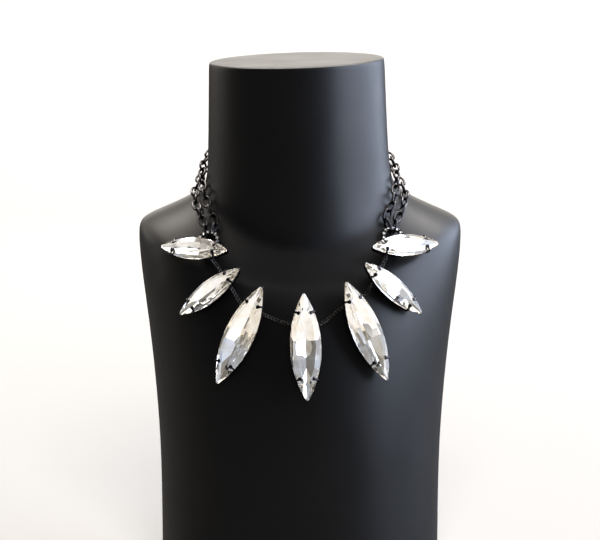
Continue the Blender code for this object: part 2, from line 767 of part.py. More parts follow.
def main():
    clear_scene()
    collection = new_collection(COLLECTION_NAME)
    cutters = new_collection("cutters")
    surface = Surface(make_bust(collection))
    clasp_frame = place_clasp(surface)
    make_clasp(clasp_frame, collection, cutters)
    rings, chain_ends = [], []
    for row in columns(RING_COLUMNS, RING_LAYOUT):
        side = -1 if row["name"] == "left" else 1
        frame = place_ring(row, surface)
        rings.append(frame)
        make_ring("pave_ring_" + row["name"], frame, collection, cutters)
        loop = clasp_loop(clasp_frame, side)
        ring_hole, loop_hole = RING_WIDTH / 2 - RING_BAND - RING_PLAY, CLASP_LOOP_WIDTH / 2 - CLASP_LOOP_WIRE
        for strand, route, way in (("outer", OUTER_CHAIN_ROUTE, 1), ("inner", INNER_CHAIN_ROUTE, -1)):
            start = chain_end(frame, ring_hole, -side * row[strand + "_deg"], surface)
            finish = chain_end(loop, loop_hole, way * side * CLASP_LINK_DEG, surface)
            points = start + strand_route(route, side, surface) + finish[::-1]
            make_strand("chain_%s_%s" % (row["name"], strand), points, collection, cutters)
        turn = math.radians(-side * row["fine_chain_deg"])
        out = Vector((math.cos(turn), math.sin(turn), 0)) * (RING_WIDTH / 2 + GAP + FINE_CHAIN_WIDTH / 2)
        chain_ends.append((frame @ out, frame.col[2].xyz))
    route = fine_chain_route(chain_ends, surface)
    make_fine_chain(route, collection)
    below = [(place, FINE_CHAIN_WIDTH / 2) for place, _ in route]
    below += [(place, 0) for frame in rings for place in ring_face(frame)]
    for row in columns(STONE_COLUMNS, STONE_LAYOUT):
        frame = place_stone(row, surface, below)
        make_setting(row["name"], row["size"], frame, collection)
        make_stone(row["name"], row["size"], frame, collection)
    stand_on_origin(list(collection.objects), list(cutters.objects))


if __name__ == "__main__":
    main()
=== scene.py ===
"""The looks of a bib necklace of seven marquise stones on a black display bust.

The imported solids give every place. Each piece is modelled round its solid, in
metres, +Z up, the chest facing -Y.
"""

import math

import bpy
from mathutils import Matrix, Vector
from mathutils.bvhtree import BVHTree


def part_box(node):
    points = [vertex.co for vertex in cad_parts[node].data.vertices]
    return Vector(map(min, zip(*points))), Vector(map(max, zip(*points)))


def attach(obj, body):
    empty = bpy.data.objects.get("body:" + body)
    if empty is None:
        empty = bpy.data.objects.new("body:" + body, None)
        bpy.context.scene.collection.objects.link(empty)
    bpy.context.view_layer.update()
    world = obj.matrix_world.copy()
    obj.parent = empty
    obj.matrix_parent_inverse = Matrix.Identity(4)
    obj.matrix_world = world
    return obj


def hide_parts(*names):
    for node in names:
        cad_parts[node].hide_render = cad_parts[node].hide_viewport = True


bl_info = {
    "name": "Bib necklace on a neck bust",
    "version": (1, 0, 0),
    "blender": (4, 5, 0),
    "location": "3D View > Sidebar > Necklace",
    "description": "Models a marquise stone necklace and its bust round the packed frame",
    "category": "Object",
}

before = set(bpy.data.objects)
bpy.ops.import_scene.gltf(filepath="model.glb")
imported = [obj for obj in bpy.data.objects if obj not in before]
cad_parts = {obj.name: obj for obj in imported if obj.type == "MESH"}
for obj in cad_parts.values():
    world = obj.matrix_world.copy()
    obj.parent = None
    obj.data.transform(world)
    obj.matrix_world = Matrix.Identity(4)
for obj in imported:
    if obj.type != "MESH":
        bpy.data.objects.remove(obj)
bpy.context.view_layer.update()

MM = 0.001

# Stones from left to right in the photo, and which of the two sizes each is
STONES = (
    ("left_1", "medium"), ("left_2", "medium"), ("left_3", "large"), ("centre", "large"),
    ("right_3", "large"), ("right_2", "medium"), ("right_1", "medium"),
)

# The neck chains' routes from ring to clasp: degrees round the neck from the
# middle of its back, and height above its foot as a share of its width
NECK_ROUTES = {
    "outer": (
        (119, -0.20), (110, -0.145), (99, -0.085), (88, -0.02),
        (76, 0.03), (60, 0.06), (44, 0.07), (32, 0.07),
    ),
    "inner": (
        (118, -0.135), (109, -0.07), (99, -0.01), (88, 0.05),
        (76, 0.105), (60, 0.16), (44, 0.20), (32, 0.22),
    ),
}
# The turns from straight uphill, outwards, at which the chains leave a ring
RING_TURNS_DEG = {"outer": 24, "inner": -8, "fine": -165}

# The fine chain's route from ring to ring, as shares of half the neck's width:
# across from the middle line, and down from the front of the collar
FINE_ROUTE = (
    (-0.90, 0.27), (-0.82, 0.38), (-0.70, 0.54), (-0.625, 0.655), (-0.50, 0.72), (-0.375, 0.77),
    (-0.24, 0.825), (-0.09, 0.87), (0.06, 0.885), (0.21, 0.86), (0.325, 0.79), (0.42, 0.715),
    (0.545, 0.66), (0.66, 0.605), (0.755, 0.485), (0.82, 0.395), (0.86, 0.325), (0.92, 0.20),
)
SIDES = ((-1, "left"), (1, "right"))
NECK_FOOT_HEIGHT = 219 * MM
NECK_WIDTH = 101.5 * MM
COLLAR_HEIGHT = 191 * MM
CLASP_HEIGHT = 234 * MM
CLASP_BEND_DEG = 9
CLASP_LINK_DEG = 28
GAP = 0.3 * MM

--

- Given request
Can you give every line above again, exactly as written?

- Answer
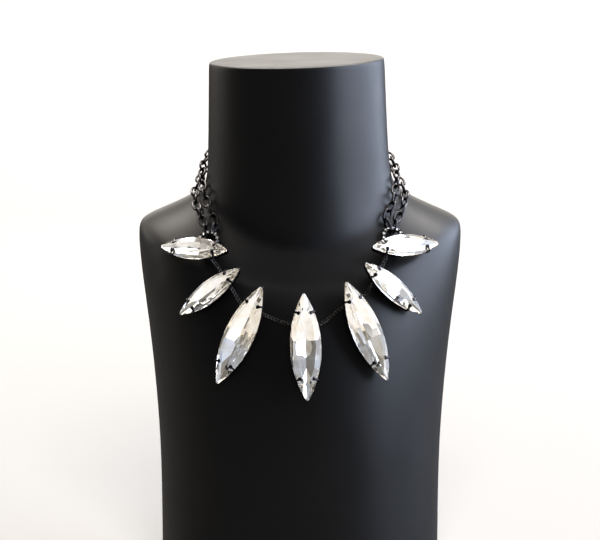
Continue the Blender code for this object: part 2, from line 767 of part.py. More parts follow.
def main():
    clear_scene()
    collection = new_collection(COLLECTION_NAME)
    cutters = new_collection("cutters")
    surface = Surface(make_bust(collection))
    clasp_frame = place_clasp(surface)
    make_clasp(clasp_frame, collection, cutters)
    rings, chain_ends = [], []
    for row in columns(RING_COLUMNS, RING_LAYOUT):
        side = -1 if row["name"] == "left" else 1
        frame = place_ring(row, surface)
        rings.append(frame)
        make_ring("pave_ring_" + row["name"], frame, collection, cutters)
        loop = clasp_loop(clasp_frame, side)
        ring_hole, loop_hole = RING_WIDTH / 2 - RING_BAND - RING_PLAY, CLASP_LOOP_WIDTH / 2 - CLASP_LOOP_WIRE
        for strand, route, way in (("outer", OUTER_CHAIN_ROUTE, 1), ("inner", INNER_CHAIN_ROUTE, -1)):
            start = chain_end(frame, ring_hole, -side * row[strand + "_deg"], surface)
            finish = chain_end(loop, loop_hole, way * side * CLASP_LINK_DEG, surface)
            points = start + strand_route(route, side, surface) + finish[::-1]
            make_strand("chain_%s_%s" % (row["name"], strand), points, collection, cutters)
        turn = math.radians(-side * row["fine_chain_deg"])
        out = Vector((math.cos(turn), math.sin(turn), 0)) * (RING_WIDTH / 2 + GAP + FINE_CHAIN_WIDTH / 2)
        chain_ends.append((frame @ out, frame.col[2].xyz))
    route = fine_chain_route(chain_ends, surface)
    make_fine_chain(route, collection)
    below = [(place, FINE_CHAIN_WIDTH / 2) for place, _ in route]
    below += [(place, 0) for frame in rings for place in ring_face(frame)]
    for row in columns(STONE_COLUMNS, STONE_LAYOUT):
        frame = place_stone(row, surface, below)
        make_setting(row["name"], row["size"], frame, collection)
        make_stone(row["name"], row["size"], frame, collection)
    stand_on_origin(list(collection.objects), list(cutters.objects))


if __name__ == "__main__":
    main()
=== scene.py ===
"""The looks of a bib necklace of seven marquise stones on a black display bust.

The imported solids give every place. Each piece is modelled round its solid, in
metres, +Z up, the chest facing -Y.
"""

import math

import bpy
from mathutils import Matrix, Vector
from mathutils.bvhtree import BVHTree


def part_box(node):
    points = [vertex.co for vertex in cad_parts[node].data.vertices]
    return Vector(map(min, zip(*points))), Vector(map(max, zip(*points)))


def attach(obj, body):
    empty = bpy.data.objects.get("body:" + body)
    if empty is None:
        empty = bpy.data.objects.new("body:" + body, None)
        bpy.context.scene.collection.objects.link(empty)
    bpy.context.view_layer.update()
    world = obj.matrix_world.copy()
    obj.parent = empty
    obj.matrix_parent_inverse = Matrix.Identity(4)
    obj.matrix_world = world
    return obj


def hide_parts(*names):
    for node in names:
        cad_parts[node].hide_render = cad_parts[node].hide_viewport = True


bl_info = {
    "name": "Bib necklace on a neck bust",
    "version": (1, 0, 0),
    "blender": (4, 5, 0),
    "location": "3D View > Sidebar > Necklace",
    "description": "Models a marquise stone necklace and its bust round the packed frame",
    "category": "Object",
}

before = set(bpy.data.objects)
bpy.ops.import_scene.gltf(filepath="model.glb")
imported = [obj for obj in bpy.data.objects if obj not in before]
cad_parts = {obj.name: obj for obj in imported if obj.type == "MESH"}
for obj in cad_parts.values():
    world = obj.matrix_world.copy()
    obj.parent = None
    obj.data.transform(world)
    obj.matrix_world = Matrix.Identity(4)
for obj in imported:
    if obj.type != "MESH":
        bpy.data.objects.remove(obj)
bpy.context.view_layer.update()

MM = 0.001

# Stones from left to right in the photo, and which of the two sizes each is
STONES = (
    ("left_1", "medium"), ("left_2", "medium"), ("left_3", "large"), ("centre", "large"),
    ("right_3", "large"), ("right_2", "medium"), ("right_1", "medium"),
)

# The neck chains' routes from ring to clasp: degrees round the neck from the
# middle of its back, and height above its foot as a share of its width
NECK_ROUTES = {
    "outer": (
        (119, -0.20), (110, -0.145), (99, -0.085), (88, -0.02),
        (76, 0.03), (60, 0.06), (44, 0.07), (32, 0.07),
    ),
    "inner": (
        (118, -0.135), (109, -0.07), (99, -0.01), (88, 0.05),
        (76, 0.105), (60, 0.16), (44, 0.20), (32, 0.22),
    ),
}
# The turns from straight uphill, outwards, at which the chains leave a ring
RING_TURNS_DEG = {"outer": 24, "inner": -8, "fine": -165}

# The fine chain's route from ring to ring, as shares of half the neck's width:
# across from the middle line, and down from the front of the collar
FINE_ROUTE = (
    (-0.90, 0.27), (-0.82, 0.38), (-0.70, 0.54), (-0.625, 0.655), (-0.50, 0.72), (-0.375, 0.77),
    (-0.24, 0.825), (-0.09, 0.87), (0.06, 0.885), (0.21, 0.86), (0.325, 0.79), (0.42, 0.715),
    (0.545, 0.66), (0.66, 0.605), (0.755, 0.485), (0.82, 0.395), (0.86, 0.325), (0.92, 0.20),
)
SIDES = ((-1, "left"), (1, "right"))
NECK_FOOT_HEIGHT = 219 * MM
NECK_WIDTH = 101.5 * MM
COLLAR_HEIGHT = 191 * MM
CLASP_HEIGHT = 234 * MM
CLASP_BEND_DEG = 9
CLASP_LINK_DEG = 28
GAP = 0.3 * MM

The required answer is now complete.